Fisher described "Gondoliers' Siesta" as one of the most unusual paintings in Sargent's series depicting gondoliers. Beyond being popular working-class subjects, "gondoliers were the sex symbol of the late 19th-century," Fisher explained. "They were outdoorsy, they were independent, they were scoundrely, people projected all kinds of things on them." However, this particular work stands apart from others in the series for its emphasis on tranquility rather than dynamic movement.
"There are lots of [watercolors] of rowing figures with their poles, but this is more of an intimate view, almost a personal view," Fisher continued. "We have the two gondoliers lounging in their gondolas, with this marvelous vista of Venice in the background – It's very evocative and luminous."
Abbott acknowledged that historical American art typically attracts fewer headlines than other collecting categories, making the attention garnered by the Sargent watercolor particularly meaningful. "When a truly great work gets its due, it's a special moment," he said.
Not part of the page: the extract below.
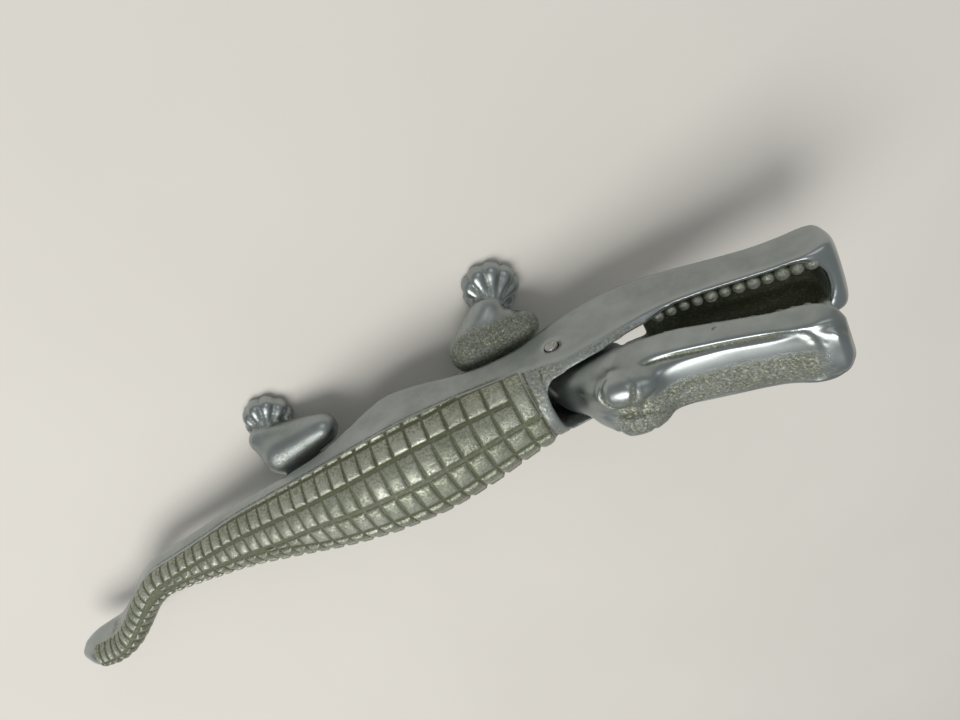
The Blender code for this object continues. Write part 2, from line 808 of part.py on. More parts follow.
def build_foot(side, centre, radius):
    """A rounded paw with a flat sole, whose toes are ridges that fan out from the wrist."""
    below_ground = -SOLE_TRIM / FOOT_HEIGHT
    profile = [(0.86, below_ground), (0.92, 0.0), (1.0, 0.27), (0.99, 0.5)]
    profile += [(0.9, 0.74), (0.7, 0.92), (0.4, 1.0)]
    ahead = Vector((math.sin(FOOT_TURN), side * math.cos(FOOT_TURN)))
    out = Vector((math.cos(FOOT_TURN), -side * math.sin(FOOT_TURN)))
    rings = []
    for reach, rise in profile:
        depth = TOE_GROOVE * blend(0.3, 0.8, reach)
        pole = Vector(centre) - ahead * 0.45 * radius * (1 - reach)
        ring = []
        for turn, ridge in paw_spokes():
            inside_fan = 1 - blend(0.5 * TOE_FAN - 0.1, 0.5 * TOE_FAN + 0.35, abs(turn))
            groove = depth * (1 - ridge) * inside_fan
            spoke = ahead * math.cos(turn) + out * math.sin(turn)
            point = pole + spoke * radius * reach * (1 - groove)
            ring.append(Vector((point.x, point.y, FOOT_HEIGHT * rise * (1 - 0.5 * groove) - PIN_HEIGHT)))
        rings.append(ring)
    return loft_object("foot_form", rings, helper=True)


def under_hem(x, side, radius):
    """The centre of a limb's end that is sunk in the belly bar's side and lies clear below the hem."""
    out = BELLY_HALF_WIDTH + radius - LIMB_SINK
    return (x, side * out, hem_height(x) - LIMB_CLEARANCE - radius)


def build_front_leg(side):
    """Upper arm back from the shoulder to the elbow, forearm out to the paw."""
    foot_x, foot_y = FRONT_FOOT
    shoulder = under_hem(SHOULDER_X, side, SHOULDER_RADIUS)
    elbow = under_hem(ELBOW_X, side, ELBOW_RADIUS)
    wrist = (foot_x - 4.4, side * (foot_y - 4.1), 8.0 - PIN_HEIGHT)
    return [
        limb("upper_arm_form", shoulder, elbow, SHOULDER_RADIUS, ELBOW_RADIUS),
        limb("forearm_form", elbow, wrist, ELBOW_RADIUS, WRIST_RADIUS),
        build_foot(side, (foot_x, side * foot_y), FRONT_FOOT_RADIUS),
    ]


def build_rear_leg(side):
    """Thigh under the hem, knee forward, shin back to the heel. The right one steps out further."""
    foot_x, foot_y = REAR_FOOT
    if side < 0:
        foot_x += RIGHT_REAR_STRIDE
        foot_y += RIGHT_REAR_SPLAY
    hip = under_hem(body(0.91), side, HIP_RADIUS)
    knee = (body(0.755), side * (hip[1] * side + 1.0), 13.0 - PIN_HEIGHT)
    heel = (foot_x - 4.4, side * (foot_y - 3.6), 7.4 - PIN_HEIGHT)
    return [
        limb("thigh_form", hip, knee, HIP_RADIUS, KNEE_RADIUS),
        limb("haunch_form", hip, heel, HIP_RADIUS, HEEL_RADIUS),
        limb("shin_form", knee, heel, KNEE_RADIUS, HEEL_RADIUS),
        build_foot(side, (foot_x, side * foot_y), REAR_FOOT_RADIUS),
    ]


def build_sole_cutter():
    """Everything below the ground, so that all four soles are flat and level."""
    length = 2 * (TAIL_REACH + JAW_REACH)
    bm = bmesh.new()
    bmesh.ops.create_cube(bm, size=1.0)
    for vert in bm.verts:
        x, y, z = vert.co
        vert.co = Vector((x * length, y * length, (z - 0.5) * PIN_HEIGHT - PIN_HEIGHT))
    return finish_mesh("sole_cutter", bm, helper=True)


def build_pin(material):
    """The rivet: a plain shank whose peened ends stand a little proud, each with a dimple."""
    outside = half_width(0.0) + PIN_PROUD
    dimple = 0.45
    end = [
        (outside - 0.4, PIN_RADIUS),
        (outside, 0.8 * PIN_RADIUS),
        (outside, 0.55 * PIN_RADIUS),
        (outside - dimple, 0.35 * PIN_RADIUS),
    ]
    profile = [(-y, r) for y, r in reversed(end)] + end
    return lathe("pivot_pin", profile, 24, material=material)


def main():
    for obj in list(bpy.data.objects):
        bpy.data.objects.remove(obj)
    worn_casting = principled("worn_cast_aluminium", (0.55, 0.56, 0.50), 0.38)
    smooth_casting = principled("smooth_cast_aluminium", (0.58, 0.59, 0.55), 0.32)
    steel = principled("rivet_steel", (0.50, 0.47, 0.44), 0.35)
    left_reach = FRONT_FOOT[1] + FRONT_FOOT_RADIUS
    right_reach = REAR_FOOT[1] + RIGHT_REAR_SPLAY + REAR_FOOT_RADIUS
    hinge = bpy.data.objects.new("hinge_axis", None)
    bpy.context.scene.collection.objects.link(hinge)
    hinge.location = Vector((TAIL_REACH - JAW_REACH, right_reach - left_reach, 2 * PIN_HEIGHT)) / 2 * MM
    for piece in (build_leg_lever(smooth_casting), build_tail_lever(worn_casting), build_pin(steel)):
        piece.parent = hinge
        piece.data.shade_smooth()
        piece.data.set_sharp_from_angle(angle=math.radians(35.0))


main()
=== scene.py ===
"""Looks of the crocodile lever nutcracker: two worn aluminium castings, their teeth, scutes and rivet.

Shapes are made in millimetres from the hinge pin's axis, X towards the snout, Y to the crocodile's
left and Z up, and are moved to their place in metres when the mesh is made.
"""

import json
import math

import bmesh
import bpy
import numpy as np
from mathutils import Matrix, Vector


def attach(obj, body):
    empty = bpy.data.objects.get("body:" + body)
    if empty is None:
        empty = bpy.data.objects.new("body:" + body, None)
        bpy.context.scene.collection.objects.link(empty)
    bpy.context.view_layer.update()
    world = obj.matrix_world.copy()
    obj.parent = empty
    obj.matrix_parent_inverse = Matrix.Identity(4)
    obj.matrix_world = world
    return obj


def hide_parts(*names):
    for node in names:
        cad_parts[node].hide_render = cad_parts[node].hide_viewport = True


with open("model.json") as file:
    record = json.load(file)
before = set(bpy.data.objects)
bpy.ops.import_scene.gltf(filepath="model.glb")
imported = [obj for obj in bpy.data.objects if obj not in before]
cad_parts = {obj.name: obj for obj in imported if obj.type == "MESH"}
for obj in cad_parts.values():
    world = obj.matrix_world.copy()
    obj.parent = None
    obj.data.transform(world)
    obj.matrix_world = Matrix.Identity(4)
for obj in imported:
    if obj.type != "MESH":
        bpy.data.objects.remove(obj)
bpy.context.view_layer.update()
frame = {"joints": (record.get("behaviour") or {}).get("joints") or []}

MM = 0.001
PIN = Vector(frame["joints"][0]["pos_m"])
PIN_HEIGHT = PIN.z / MM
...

The success continued the following day when another Sargent work on paper sold for $304,000 at Christie's Day sale, tripling its high estimate.
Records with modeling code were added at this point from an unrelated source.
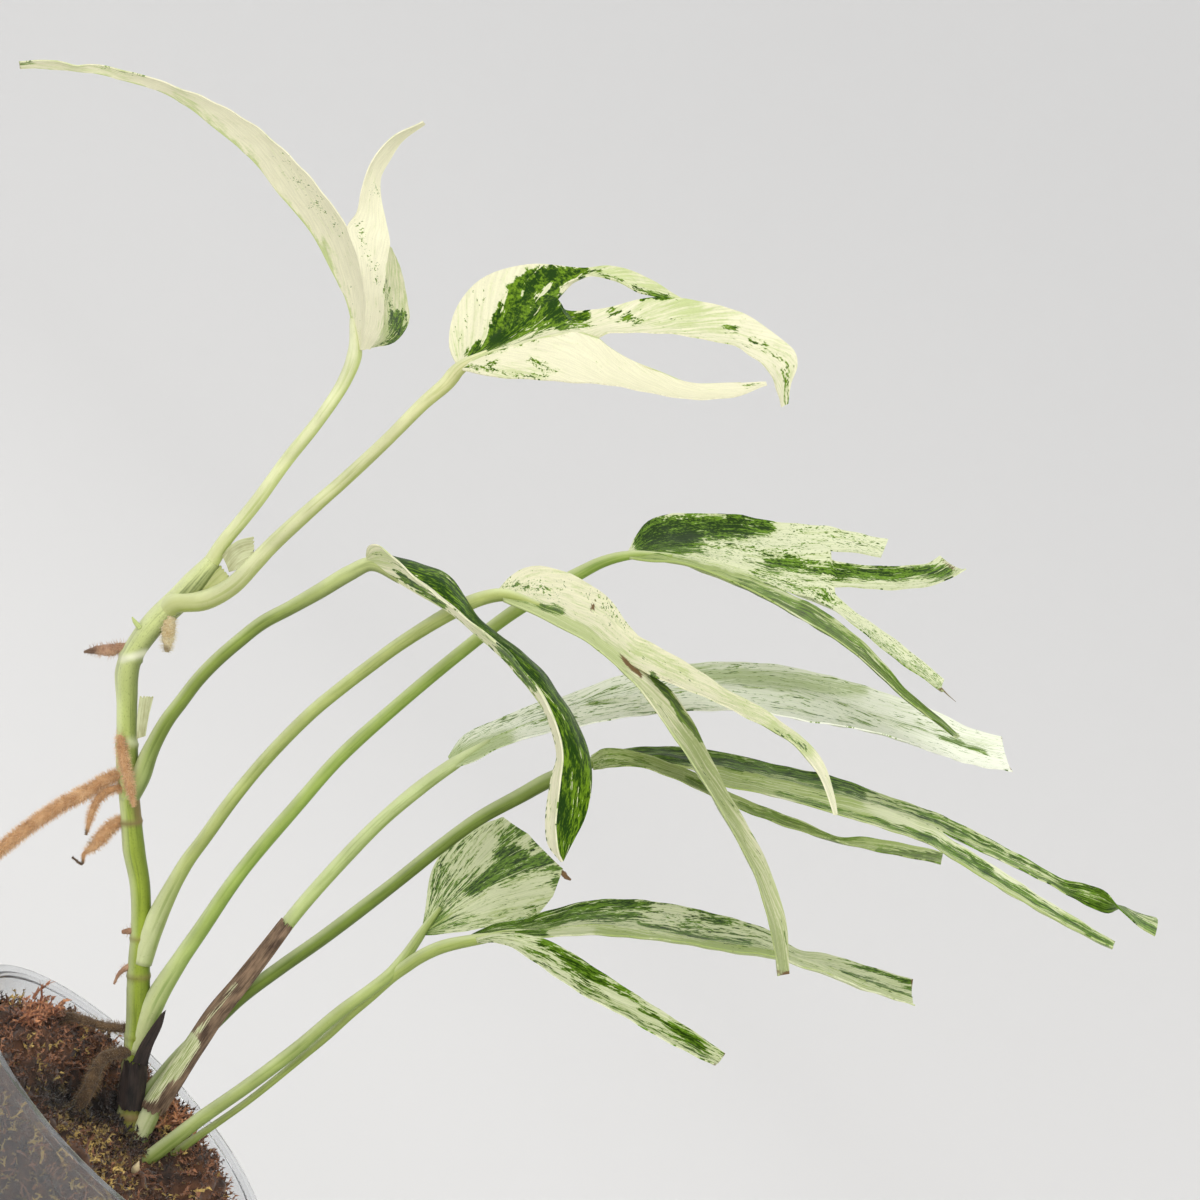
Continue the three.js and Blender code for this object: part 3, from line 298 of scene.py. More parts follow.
print("a UV unit is", CM / MM, "mm")

# %% [markdown]
# A stalk is such a sheet rolled up round a path: its two long edges are welded, and its ends are closed.
# Its angles are counted from the viewer's side, so that a groove or a shadow can be put where the
# photograph has it.
# %% Tubes
def blend(values, share):
    """Values that are spread evenly from 0 to 1, read off at any share between."""
    return np.interp(share, np.linspace(0, 1, len(values)), values)


def frames(path):
    """Directions ahead, towards the viewer and to the side at each point of a path."""
    ahead = np.gradient(path, axis=0)
    ahead /= np.linalg.norm(ahead, axis=1)[:, None]
    front = np.array(toward_viewer) - ahead * (ahead @ np.array(toward_viewer))[:, None]
    front /= np.linalg.norm(front, axis=1)[:, None]
    return ahead, front, np.cross(ahead, front)


def tube(name, path, radii, sides, shape=None):
    """A stalk along a path. Its angles are counted from the viewer's side, and its UV is in centimetres."""
    front, beside = frames(path)[1:]
    count = len(path)
    radius = blend(radii, np.linspace(0, 1, count)) * MM
    angle = np.linspace(-math.pi, math.pi, sides + 1)
    size = np.repeat(radius[:, None], sides + 1, axis=1)
    if shape is not None:
        size = shape(size, angle[None], np.linspace(0, 1, count)[:, None])
    size[:, -1] = size[:, 0]
    points = (
        path[:, None] + front[:, None] * (size * np.cos(angle))[..., None]
        + beside[:, None] * (size * np.sin(angle))[..., None]
    )
    girth = 2 * math.pi * radius.mean() / CM
    round_share = np.broadcast_to(angle / (2 * math.pi) * girth, size.shape)
    length = np.broadcast_to(along_of(path)[:, None] / CM, size.shape)
    piece, i, j = lay_sheet(name, points, np.stack([round_share, length], axis=-1))
    set_attribute(piece, "along", i / (count - 1))
    set_attribute(piece, "side", np.sin(angle)[j])
    in_edit_mode(piece, weld, close_ends, face_outwards)
    only(piece)
    bpy.ops.object.shade_smooth()
    return piece


sample_side = frames(smooth(SAMPLE_LINE))[2][0]
print("the side of the sample line points to", sample_side.round(2))

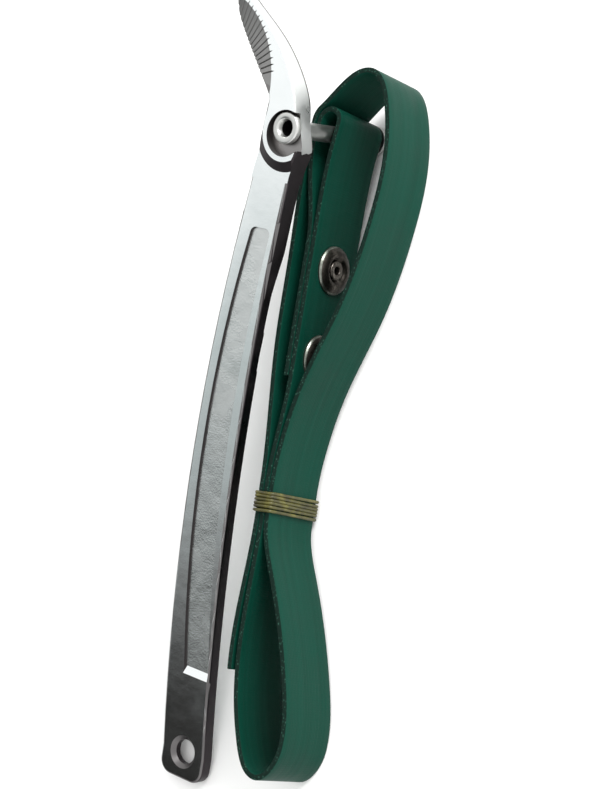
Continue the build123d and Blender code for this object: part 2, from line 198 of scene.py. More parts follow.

Despite Sargent's prolific output – his complete catalogue raisonné spans nine volumes – Abbott emphasized the rarity of works of this caliber. "There is a John Singer Sargent watercolor sold in almost every auction, every year," he noted. "But how many like this are left? Very, very few, if any. It's a singular work."
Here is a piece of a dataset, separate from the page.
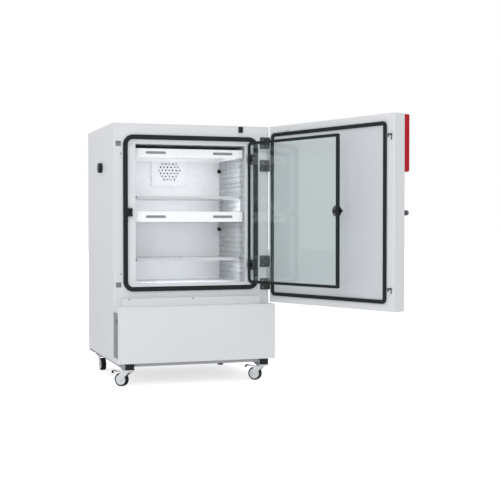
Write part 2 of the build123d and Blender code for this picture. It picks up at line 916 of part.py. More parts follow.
def door_insulation():
    """Foam fill of the door, with room for the lock rod and the crank."""
    y0 = front + sheet
    y1 = door_back - sheet
    foam = block(left + sheet, right - sheet, y0, y1, door_bottom + sheet, height - sheet)
    foam = fillet(foam.edges().filter_by(Axis.Z), door_edge_radius - sheet)
    x0 = hook_left - rod_room
    x1 = hook_left + hook_width + rod_room
    half = (hook_levels[0] - hook_levels[1]) / 2 + rod_overrun + hook_travel + side_gap
    z0 = lock_height - half
    foam -= block(x0, x1, rod_front - rod_room, y1 + cut, z0, lock_height + half)
    x1 = handle_x + cam_radius + rod_room
    half = 2 * cam_radius
    z0 = lock_height - half
    foam -= block(x0, x1, cam_front - rod_room, rod_back + rod_room, z0, lock_height + half)
    return foam - bar("Y", y0 - cut, cam_front, spindle_radius + side_gap, handle_x, lock_height)


def door_gasket():
    """Magnetic gasket round the door's inner face."""
    x0, x1, z0, z1 = inner_panel_span()
    i = door_seal_inset
    y1 = door_back + door_seal_proud
    radius = door_seal_radius
    ring = frame_ring(x0 + i, x1 - i, z0 + i, z1 - i, door_back, y1, door_seal_width, radius)
    return fillet(ring.edges().group_by(Axis.Y)[-1], seal_crown)


def display_span():
    """Sides of the display, in X and Z."""
    x0 = controller_x0 + display_margin
    x1 = controller_x1 - display_margin
    return (x0, x1, controller_bottom + display_bottom_margin, controller_top - display_margin)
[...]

The sale demonstrated that even in uncertain market conditions, collectors remain willing to compete fiercely for exceptional works that combine impeccable provenance, pristine condition, and outstanding artistic quality. The four-minute bidding battle for "Gondoliers' Siesta" provided a brief but powerful disruption to the prevailing narrative of market challenges, proving that truly special pieces can still generate excitement and command premium prices in today's art world.